Vulture Street would take a year to write and record, Nick DiDia was again entrusted with production of the record at Studio 301 (Syd), the album title is an homage to the famous Brisbane street that borders the Woolloongabba Cricket Ground, affectionally known as the “Gabba”, or when England plays there during Ashes series, the “Gabbattoir”, all the band members were cricket tragics, and took the opportunity to practice during recording sessions, wherever they were located.
On My Mind had its origins in an escalating riff that John Collins brought to the session which was gradually augmented via collaboration so typical of Powderfinger’s creative process, the intro took hundreds of takes to perfect and finished up being an homage to Bowie, Darren added several power chords, DiDia suggested that it didn’t need a traditional chorus, all agreed and proceeded to the final mix, it became the band’s highest charting single at #8 and for the next seven years was the song that closed their live performances.
The second single lifted from the album was the guitar rock of Love Your Way, in many ways it typified the raucous yet cleverly contrived rock for which Vulture Street was justly famous, the song was originally called City Hum and featured a Hendrix-style guitar solo by Middleton and a chorus in a different time signature from that which became the ultimate version.
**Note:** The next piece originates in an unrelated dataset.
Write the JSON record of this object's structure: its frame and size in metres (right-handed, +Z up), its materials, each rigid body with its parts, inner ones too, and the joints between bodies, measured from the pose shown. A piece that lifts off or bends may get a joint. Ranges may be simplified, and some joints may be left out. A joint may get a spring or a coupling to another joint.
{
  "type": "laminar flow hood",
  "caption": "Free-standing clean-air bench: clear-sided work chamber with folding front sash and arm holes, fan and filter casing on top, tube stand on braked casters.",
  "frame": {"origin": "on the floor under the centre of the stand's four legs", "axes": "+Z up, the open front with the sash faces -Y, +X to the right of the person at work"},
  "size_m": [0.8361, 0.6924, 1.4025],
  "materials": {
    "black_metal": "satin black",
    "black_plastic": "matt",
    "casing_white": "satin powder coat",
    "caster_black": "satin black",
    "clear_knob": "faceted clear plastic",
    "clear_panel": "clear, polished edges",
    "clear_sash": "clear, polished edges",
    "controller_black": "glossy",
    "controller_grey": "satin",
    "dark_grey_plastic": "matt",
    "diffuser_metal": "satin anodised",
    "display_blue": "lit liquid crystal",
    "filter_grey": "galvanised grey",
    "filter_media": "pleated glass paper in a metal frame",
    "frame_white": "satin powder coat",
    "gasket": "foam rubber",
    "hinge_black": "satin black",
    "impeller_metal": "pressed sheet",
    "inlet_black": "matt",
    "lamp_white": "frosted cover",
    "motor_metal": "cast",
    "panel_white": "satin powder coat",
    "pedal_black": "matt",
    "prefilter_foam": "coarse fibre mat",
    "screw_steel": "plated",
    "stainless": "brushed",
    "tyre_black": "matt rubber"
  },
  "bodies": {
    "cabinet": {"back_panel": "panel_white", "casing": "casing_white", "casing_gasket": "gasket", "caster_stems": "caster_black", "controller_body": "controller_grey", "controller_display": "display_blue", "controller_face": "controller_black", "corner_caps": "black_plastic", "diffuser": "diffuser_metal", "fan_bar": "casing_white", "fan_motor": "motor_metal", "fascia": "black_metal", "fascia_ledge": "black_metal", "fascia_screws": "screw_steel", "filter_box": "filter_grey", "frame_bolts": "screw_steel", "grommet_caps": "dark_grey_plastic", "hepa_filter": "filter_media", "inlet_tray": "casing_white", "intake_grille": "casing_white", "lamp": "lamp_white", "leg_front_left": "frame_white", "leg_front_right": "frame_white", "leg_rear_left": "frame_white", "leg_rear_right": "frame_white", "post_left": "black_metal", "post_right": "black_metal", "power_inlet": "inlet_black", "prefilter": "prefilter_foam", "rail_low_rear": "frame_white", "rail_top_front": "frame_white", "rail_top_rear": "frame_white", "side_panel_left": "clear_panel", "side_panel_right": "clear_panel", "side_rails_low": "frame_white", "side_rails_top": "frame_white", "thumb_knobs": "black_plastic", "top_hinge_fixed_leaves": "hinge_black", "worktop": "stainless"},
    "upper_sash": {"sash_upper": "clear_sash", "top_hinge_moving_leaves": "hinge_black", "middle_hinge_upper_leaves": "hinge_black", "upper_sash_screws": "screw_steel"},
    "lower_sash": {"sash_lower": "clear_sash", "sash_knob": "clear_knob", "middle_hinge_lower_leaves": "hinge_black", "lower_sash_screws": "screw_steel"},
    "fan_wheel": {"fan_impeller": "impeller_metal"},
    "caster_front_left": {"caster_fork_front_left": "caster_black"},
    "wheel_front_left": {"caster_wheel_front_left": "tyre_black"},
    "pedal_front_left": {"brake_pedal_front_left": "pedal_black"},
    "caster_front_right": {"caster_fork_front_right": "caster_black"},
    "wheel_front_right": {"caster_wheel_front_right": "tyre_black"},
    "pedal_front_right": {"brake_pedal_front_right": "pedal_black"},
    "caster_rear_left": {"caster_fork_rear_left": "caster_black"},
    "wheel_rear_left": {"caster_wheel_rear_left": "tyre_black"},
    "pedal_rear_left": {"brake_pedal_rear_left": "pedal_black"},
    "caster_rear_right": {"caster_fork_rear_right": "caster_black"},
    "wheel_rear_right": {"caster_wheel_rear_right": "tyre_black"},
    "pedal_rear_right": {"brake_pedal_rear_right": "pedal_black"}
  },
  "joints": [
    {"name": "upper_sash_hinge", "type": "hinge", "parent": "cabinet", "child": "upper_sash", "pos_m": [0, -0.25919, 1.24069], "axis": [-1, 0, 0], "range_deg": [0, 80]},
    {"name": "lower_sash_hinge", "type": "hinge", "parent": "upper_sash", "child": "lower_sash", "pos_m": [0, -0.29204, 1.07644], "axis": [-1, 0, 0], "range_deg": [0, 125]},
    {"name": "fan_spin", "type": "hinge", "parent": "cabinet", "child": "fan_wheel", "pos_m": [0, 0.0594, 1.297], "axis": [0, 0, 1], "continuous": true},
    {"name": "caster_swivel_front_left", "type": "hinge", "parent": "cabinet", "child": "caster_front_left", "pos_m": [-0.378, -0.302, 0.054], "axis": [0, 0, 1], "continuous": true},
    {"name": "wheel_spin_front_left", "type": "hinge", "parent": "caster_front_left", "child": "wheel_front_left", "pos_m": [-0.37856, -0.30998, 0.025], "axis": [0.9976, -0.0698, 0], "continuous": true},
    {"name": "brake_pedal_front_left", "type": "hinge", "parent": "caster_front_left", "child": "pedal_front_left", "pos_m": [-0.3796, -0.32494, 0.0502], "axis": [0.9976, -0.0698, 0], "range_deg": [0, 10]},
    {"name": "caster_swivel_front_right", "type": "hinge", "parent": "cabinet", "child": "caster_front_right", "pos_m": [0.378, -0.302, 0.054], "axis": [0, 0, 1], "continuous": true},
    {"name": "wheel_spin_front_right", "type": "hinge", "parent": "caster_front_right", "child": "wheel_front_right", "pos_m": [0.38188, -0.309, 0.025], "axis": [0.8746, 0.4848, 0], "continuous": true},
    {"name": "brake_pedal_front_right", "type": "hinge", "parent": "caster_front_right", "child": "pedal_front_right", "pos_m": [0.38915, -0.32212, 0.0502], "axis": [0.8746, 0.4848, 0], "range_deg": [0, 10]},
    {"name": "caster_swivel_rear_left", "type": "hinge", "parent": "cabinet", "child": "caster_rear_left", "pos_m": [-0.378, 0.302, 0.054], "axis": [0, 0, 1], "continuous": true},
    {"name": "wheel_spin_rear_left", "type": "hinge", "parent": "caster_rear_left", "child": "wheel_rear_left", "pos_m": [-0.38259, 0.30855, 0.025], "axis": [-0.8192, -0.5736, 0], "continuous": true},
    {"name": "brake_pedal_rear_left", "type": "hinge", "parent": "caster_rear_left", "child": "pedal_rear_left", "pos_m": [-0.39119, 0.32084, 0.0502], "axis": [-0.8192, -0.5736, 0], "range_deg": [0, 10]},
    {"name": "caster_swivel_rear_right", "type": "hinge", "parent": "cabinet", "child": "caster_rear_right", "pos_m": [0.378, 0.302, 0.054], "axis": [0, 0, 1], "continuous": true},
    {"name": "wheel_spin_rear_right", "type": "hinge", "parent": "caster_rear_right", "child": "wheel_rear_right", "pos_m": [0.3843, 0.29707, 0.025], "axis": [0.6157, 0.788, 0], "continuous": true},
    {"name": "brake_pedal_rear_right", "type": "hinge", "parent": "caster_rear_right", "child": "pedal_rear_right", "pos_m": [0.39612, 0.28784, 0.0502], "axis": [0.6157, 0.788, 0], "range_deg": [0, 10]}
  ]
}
Bernard Fanning played a sensitive acoustic guitar intro, Middleton’s lead guitar pyrotechnics and power chords soon take over, Coghill delivered four-on-the -floor drums and Nick Didia produced a curated wall of sound, complete with a little guitar feedback coda at the outro, it charted #28 and deserved to do better.
Bernard Fanning’s tribute to his late brother John reflected in two tracks on Vulture Street, the anguished rocker with a bite, Since You’ve Been Gone, which has an intro that is reminiscent of Sam Cooke’s Bring It on Home to Me and better for it, after that it was pure Powderfinger and a fitting musical eulogy to a brother departed.
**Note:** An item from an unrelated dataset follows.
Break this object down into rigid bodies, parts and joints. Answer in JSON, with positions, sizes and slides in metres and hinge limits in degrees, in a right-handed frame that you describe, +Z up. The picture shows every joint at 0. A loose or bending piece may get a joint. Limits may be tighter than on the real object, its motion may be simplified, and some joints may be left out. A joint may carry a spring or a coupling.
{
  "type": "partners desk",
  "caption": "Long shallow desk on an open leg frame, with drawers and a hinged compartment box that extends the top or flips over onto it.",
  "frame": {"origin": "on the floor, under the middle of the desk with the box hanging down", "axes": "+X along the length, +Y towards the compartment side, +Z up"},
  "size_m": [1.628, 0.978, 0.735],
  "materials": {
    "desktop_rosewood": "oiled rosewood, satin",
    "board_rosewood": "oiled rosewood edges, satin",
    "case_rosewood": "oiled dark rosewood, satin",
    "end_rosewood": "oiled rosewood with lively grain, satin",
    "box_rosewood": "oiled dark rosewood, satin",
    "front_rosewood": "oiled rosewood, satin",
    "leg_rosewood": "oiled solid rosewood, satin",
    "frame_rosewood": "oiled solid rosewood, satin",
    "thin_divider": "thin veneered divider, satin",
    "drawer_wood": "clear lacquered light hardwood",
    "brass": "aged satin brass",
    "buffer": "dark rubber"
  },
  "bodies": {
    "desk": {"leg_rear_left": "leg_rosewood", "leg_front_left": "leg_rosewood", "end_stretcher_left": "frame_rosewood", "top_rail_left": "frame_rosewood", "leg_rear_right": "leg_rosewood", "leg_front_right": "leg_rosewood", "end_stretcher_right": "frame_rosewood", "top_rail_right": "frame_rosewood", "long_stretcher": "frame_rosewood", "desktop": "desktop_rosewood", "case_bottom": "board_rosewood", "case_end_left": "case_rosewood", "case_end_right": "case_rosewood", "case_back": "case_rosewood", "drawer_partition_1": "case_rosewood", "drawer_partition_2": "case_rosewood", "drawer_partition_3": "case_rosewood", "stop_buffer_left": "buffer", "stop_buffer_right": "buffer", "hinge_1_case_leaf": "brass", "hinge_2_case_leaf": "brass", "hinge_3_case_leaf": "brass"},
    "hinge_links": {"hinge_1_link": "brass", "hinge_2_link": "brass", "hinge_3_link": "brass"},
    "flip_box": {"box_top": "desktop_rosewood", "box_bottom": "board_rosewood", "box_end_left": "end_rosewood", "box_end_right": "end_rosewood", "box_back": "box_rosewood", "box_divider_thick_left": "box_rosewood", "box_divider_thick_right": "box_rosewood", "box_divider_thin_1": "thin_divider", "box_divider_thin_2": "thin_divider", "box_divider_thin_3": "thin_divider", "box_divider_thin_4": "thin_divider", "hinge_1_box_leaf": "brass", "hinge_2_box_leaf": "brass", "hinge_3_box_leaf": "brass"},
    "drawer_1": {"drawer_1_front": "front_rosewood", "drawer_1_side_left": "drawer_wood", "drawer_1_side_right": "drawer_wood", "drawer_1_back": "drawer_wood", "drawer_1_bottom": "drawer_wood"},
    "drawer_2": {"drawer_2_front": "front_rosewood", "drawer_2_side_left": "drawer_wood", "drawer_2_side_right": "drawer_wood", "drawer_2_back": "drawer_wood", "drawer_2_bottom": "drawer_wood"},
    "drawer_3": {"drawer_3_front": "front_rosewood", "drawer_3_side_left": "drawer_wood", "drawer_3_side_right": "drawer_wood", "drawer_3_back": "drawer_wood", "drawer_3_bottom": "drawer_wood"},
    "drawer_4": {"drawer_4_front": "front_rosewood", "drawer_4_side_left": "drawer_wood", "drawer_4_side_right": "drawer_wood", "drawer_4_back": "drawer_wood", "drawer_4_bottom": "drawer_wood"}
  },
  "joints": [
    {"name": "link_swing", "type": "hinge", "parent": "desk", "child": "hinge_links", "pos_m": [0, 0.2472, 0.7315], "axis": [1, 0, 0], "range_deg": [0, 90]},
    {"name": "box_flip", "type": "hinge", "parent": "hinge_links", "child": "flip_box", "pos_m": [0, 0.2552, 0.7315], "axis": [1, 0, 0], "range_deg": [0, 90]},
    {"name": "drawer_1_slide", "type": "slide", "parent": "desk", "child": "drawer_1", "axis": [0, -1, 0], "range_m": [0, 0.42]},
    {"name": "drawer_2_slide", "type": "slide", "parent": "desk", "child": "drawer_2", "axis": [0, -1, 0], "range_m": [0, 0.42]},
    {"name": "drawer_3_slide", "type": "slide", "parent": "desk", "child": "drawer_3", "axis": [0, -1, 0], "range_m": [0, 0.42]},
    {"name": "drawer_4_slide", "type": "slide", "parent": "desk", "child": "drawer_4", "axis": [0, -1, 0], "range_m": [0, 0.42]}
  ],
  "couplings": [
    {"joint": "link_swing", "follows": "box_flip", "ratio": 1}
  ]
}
Sunsets draws the metaphorical link between the end of a day and a life taken too early, John Coghill acknowledged that the lazy backbeat, wide bass sound and a jangling acoustic guitar was the group channeling Led Zeppelin… ” and not for the first time”, it emulated the chart success of On My Mind and climbed to #8 nationally, Vulture Street hit #1 in July for the band’s third successive top-selling album.